Uno de los diálogos más fructíferos que he tenido como defensor de derechos humanos ha sido con la ONG colombiana Dejusticia, que ha observado a Venezuela desde una posición diferente. Su experiencia de trabajo en lo que han denominado “El sur global” ha sido sistematizada en el libro “Responding to the populist challenge: A new playbook for the human rights field”, de Cesar Rodríguez y Krizna Gómez, editado inicialmente en inglés (https://bit.ly/2x03EUn) y pronto en español. “Lo que comparten los populistas contemporáneos –argumentan- no es una ideología política o económica. Vienen tanto de la derecha (Modi, Erdoğan, Putin, Trump) como de la izquierda (Maduro, Correa, Ortega). Lo que los distingue es una combinación de dos rasgos: antielitismo y antipluralismo. Todos los populistas son antielitistas, pero no todos los antielitistas son populistas. En otras palabras, es necesaria una reacción contra las élites pero no es una condición suficiente para el populismo. Los populistas van más allá. Hacen un reclamo moral tan radical como excluyente: que el opuesto de la élite es “el pueblo real”, al cual ellos, y sólo ellos, representan”.
Abstraerse de la dualidad izquierda versus derecha, permitió a Dejusticia posicionarse decididamente contra la ruptura del hilo democrático en Venezuela. “Esa es la tentación y el riesgo de los populismos –expresa su director en un artículo para El Espectador-: usar las mayorías para minar las reglas del Estado de derecho y, en últimas, las del juego democrático, entendido como la posibilidad de la alternancia en el poder”.
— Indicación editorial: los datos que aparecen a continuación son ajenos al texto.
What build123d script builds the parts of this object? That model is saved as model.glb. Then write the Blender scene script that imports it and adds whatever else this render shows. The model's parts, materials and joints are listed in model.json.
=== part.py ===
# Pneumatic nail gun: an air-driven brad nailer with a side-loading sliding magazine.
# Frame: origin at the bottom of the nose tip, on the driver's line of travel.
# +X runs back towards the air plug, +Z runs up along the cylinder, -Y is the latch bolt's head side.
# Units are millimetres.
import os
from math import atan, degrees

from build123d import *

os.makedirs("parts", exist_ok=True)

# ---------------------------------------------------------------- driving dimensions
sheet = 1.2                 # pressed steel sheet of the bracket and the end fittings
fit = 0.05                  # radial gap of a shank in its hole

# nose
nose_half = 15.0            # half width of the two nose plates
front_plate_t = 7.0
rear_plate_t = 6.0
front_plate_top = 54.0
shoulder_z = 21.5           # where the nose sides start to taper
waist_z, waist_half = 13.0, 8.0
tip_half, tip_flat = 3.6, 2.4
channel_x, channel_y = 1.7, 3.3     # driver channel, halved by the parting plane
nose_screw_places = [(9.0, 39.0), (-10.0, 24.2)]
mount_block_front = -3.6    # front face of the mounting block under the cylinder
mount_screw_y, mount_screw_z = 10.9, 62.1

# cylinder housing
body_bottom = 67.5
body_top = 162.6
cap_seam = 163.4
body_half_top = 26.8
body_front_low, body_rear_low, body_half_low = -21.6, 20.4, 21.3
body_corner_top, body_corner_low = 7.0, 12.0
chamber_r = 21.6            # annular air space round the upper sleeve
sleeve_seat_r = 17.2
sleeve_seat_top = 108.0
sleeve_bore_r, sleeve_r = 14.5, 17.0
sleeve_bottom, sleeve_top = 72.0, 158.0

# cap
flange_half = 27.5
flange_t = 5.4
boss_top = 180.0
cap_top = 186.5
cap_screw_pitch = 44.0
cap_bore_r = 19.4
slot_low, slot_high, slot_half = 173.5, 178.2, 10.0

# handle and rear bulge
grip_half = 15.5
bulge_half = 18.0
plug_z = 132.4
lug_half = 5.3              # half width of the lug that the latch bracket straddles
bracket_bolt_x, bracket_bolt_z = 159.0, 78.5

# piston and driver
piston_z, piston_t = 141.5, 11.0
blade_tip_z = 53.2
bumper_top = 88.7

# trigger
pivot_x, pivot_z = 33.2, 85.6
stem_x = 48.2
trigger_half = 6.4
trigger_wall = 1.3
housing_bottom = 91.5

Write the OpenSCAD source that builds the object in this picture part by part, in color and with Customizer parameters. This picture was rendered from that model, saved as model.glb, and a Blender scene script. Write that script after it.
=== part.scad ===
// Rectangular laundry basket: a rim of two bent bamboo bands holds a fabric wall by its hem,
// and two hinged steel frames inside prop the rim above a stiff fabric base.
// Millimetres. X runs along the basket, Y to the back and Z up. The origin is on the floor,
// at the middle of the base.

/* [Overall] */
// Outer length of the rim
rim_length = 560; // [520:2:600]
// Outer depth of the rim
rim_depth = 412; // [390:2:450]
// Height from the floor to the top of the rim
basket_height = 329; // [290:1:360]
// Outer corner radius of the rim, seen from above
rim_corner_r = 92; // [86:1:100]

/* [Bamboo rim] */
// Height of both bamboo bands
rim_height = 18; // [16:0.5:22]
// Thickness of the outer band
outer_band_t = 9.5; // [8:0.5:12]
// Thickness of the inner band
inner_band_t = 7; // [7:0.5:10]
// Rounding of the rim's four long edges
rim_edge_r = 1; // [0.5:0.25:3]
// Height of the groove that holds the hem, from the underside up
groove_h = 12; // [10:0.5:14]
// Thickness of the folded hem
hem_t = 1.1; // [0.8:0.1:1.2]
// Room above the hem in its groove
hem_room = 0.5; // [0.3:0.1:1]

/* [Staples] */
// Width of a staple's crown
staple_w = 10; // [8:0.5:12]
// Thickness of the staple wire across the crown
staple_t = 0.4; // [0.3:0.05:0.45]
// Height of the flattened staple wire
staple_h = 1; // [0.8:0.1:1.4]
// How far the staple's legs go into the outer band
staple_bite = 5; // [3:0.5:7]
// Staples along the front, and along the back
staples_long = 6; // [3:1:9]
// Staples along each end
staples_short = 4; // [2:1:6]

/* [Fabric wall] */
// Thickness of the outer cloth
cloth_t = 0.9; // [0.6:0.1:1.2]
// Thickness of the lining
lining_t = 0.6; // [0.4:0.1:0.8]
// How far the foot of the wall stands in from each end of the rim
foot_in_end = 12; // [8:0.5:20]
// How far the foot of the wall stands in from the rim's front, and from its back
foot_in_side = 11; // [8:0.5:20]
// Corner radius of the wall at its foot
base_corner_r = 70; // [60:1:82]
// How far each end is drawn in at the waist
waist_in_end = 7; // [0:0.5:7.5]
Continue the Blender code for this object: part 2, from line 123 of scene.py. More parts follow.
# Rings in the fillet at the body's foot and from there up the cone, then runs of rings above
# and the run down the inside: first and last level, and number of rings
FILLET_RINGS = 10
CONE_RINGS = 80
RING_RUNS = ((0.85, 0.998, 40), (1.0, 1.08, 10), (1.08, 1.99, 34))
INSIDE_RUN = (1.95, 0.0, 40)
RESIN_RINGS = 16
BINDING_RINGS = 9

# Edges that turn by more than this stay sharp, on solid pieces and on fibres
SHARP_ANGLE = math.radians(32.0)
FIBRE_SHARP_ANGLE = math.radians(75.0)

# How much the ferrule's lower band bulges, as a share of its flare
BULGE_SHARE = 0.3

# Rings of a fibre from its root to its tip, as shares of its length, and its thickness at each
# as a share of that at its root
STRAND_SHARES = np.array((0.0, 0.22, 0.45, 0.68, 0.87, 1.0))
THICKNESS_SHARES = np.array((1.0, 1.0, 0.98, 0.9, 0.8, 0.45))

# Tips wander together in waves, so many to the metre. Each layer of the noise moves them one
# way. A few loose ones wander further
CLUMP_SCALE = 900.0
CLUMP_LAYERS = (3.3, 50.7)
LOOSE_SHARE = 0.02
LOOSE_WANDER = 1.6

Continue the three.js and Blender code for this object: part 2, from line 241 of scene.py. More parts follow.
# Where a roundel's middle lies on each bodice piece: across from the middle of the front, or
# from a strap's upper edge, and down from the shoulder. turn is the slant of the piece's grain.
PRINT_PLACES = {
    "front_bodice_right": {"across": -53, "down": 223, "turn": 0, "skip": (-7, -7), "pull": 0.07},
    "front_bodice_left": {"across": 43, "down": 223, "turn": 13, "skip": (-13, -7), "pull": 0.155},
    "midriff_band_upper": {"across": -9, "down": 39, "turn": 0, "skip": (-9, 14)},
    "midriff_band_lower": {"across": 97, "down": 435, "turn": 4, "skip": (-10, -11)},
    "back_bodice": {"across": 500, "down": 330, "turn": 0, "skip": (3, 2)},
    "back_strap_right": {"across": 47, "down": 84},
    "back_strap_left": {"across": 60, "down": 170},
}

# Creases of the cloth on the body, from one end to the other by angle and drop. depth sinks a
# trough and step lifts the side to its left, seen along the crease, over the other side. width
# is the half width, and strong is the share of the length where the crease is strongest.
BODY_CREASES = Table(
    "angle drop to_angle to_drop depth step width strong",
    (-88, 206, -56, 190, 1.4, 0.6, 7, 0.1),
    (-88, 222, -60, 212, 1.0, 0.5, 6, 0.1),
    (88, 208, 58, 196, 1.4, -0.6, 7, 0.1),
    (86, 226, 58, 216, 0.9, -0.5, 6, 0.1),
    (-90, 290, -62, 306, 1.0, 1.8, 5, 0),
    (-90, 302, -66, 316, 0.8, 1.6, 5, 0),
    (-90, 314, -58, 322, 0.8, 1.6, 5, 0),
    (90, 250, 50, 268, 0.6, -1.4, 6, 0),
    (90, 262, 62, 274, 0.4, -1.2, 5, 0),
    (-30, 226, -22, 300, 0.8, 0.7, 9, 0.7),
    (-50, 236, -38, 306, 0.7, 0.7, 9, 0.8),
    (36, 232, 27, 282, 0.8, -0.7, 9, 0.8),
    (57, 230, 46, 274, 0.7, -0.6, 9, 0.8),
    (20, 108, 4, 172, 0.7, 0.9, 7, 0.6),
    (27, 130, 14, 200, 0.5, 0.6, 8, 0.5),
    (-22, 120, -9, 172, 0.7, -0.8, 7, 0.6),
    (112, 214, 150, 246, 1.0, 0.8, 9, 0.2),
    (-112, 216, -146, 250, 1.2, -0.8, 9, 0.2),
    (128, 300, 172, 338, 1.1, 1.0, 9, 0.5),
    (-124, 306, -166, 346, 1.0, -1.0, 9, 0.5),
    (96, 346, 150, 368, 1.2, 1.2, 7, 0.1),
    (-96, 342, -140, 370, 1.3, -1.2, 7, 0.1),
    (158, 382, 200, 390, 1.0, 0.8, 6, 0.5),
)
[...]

La respuesta a décadas de extinción de la posibilidad de alteridad puede crear condiciones para una transición, en el momento que sea, signada por el revanchismo y la discriminación inversa. Desde el año 2016 hemos abordado la legitimidad de la identidad política bolivariana, en el entendido que los violadores de derechos humanos no son franquicia de ninguna ideología. La situación venezolana no puede descontextualizarse de una mirada global, donde se detecten los patrones de los nuevos autoritarismos, cuya legitimidad de origen es el voto popular y no el golpe militar tradicional. El trabajo en más de una docena de países le ha permitido a Dejusticia concluir que “contrario a la visión de que los populistas intentan demoler las ataduras constitucionales y legales, ellos invierten un tiempo y energía significativos para hacer reformas constitucionales y legislativas que constriñan a sus oponentes (…) En nombre de la voluntad del pueblo y en nombre de la democracia, los populistas socavan los derechos humanos, y así promueven un sistema de “democracia sin derechos”.